# Need bus schedule from 1980



## redrock (Apr 5, 2011)

Hi folks. Another question. Is there a way to get information about a Greyhound bus schedule from 1980? I wrote to Greyhound and asked but I haven't gotten a response. What is the best way to get this info? Any website you could suggest? I already did an ebay search for schedules.


----------



## The Backward OX (Apr 6, 2011)

Would that be for the Oodnadatta to Coober Pedy run, or Fairbanks to Anchorage, or maybe Santiago to Valparaiso?

I assume it’s for a story. Why not make it up? Who’s going to know?


----------



## Sam (Apr 6, 2011)

I'm with OX. Who's going to know if you lie? The Memory Man, maybe. That's about it.


----------



## redrock (Apr 6, 2011)

Cleveland to New York. I dunno I guess I figured the truth police would rat me out if there was no such bus at that time, etc.
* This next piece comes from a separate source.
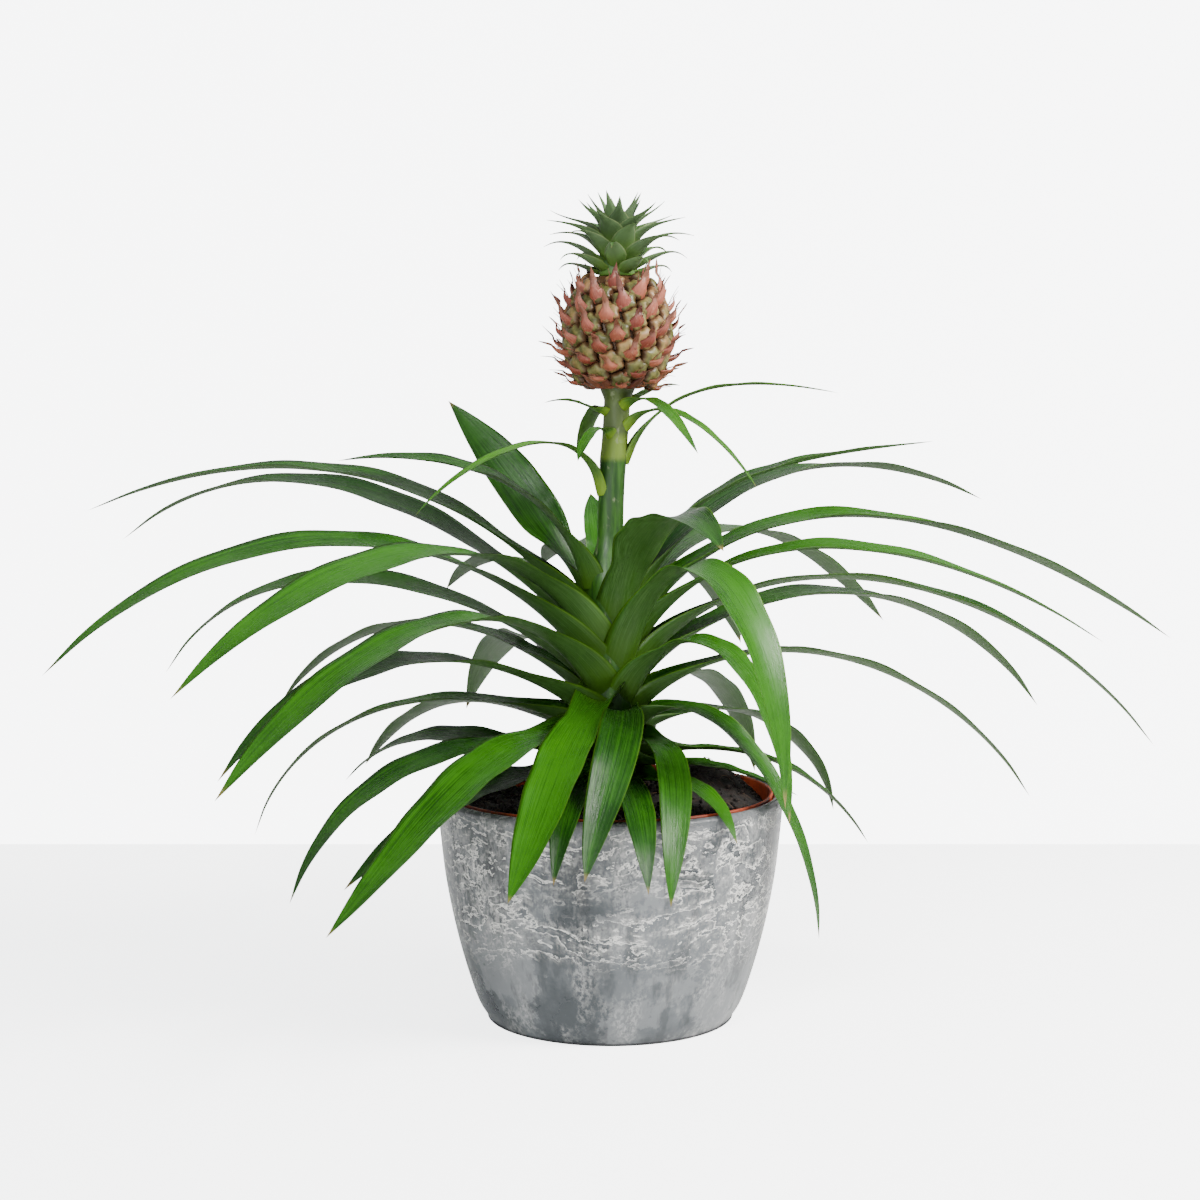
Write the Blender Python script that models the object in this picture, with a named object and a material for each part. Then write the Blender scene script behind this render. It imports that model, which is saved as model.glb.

That my publisher would ask if I had verified it.


----------



## Sam (Apr 6, 2011)

Maybe, if the bus schedule was from 2011. It's highly unlikely anyone would know, or care, that you made up a bus schedule from 1980.


----------



## BEyre (Apr 6, 2011)

If it seems likely that the point A and point B in your story would run on a bus route, then go ahead and make it up. 

Use current bus routes of your nearest large city as a guideline of how routes are chosen and timetables used. 

Even if you are not accurate for 1980, you have created a believable version that virtually no one will take the time to check in order to call you on it. 

And since you have tried, you can honestly tell your agent that you did indeed took the time to research but there seems to be no surviving 1980 Greyhound bus schedules available so you based your information on current bus schedules in cities A, B, and C. If anything, it shows the agent that you took the trouble to try and make your details as believable and accurate as possible.

Best of luck with your story!


----------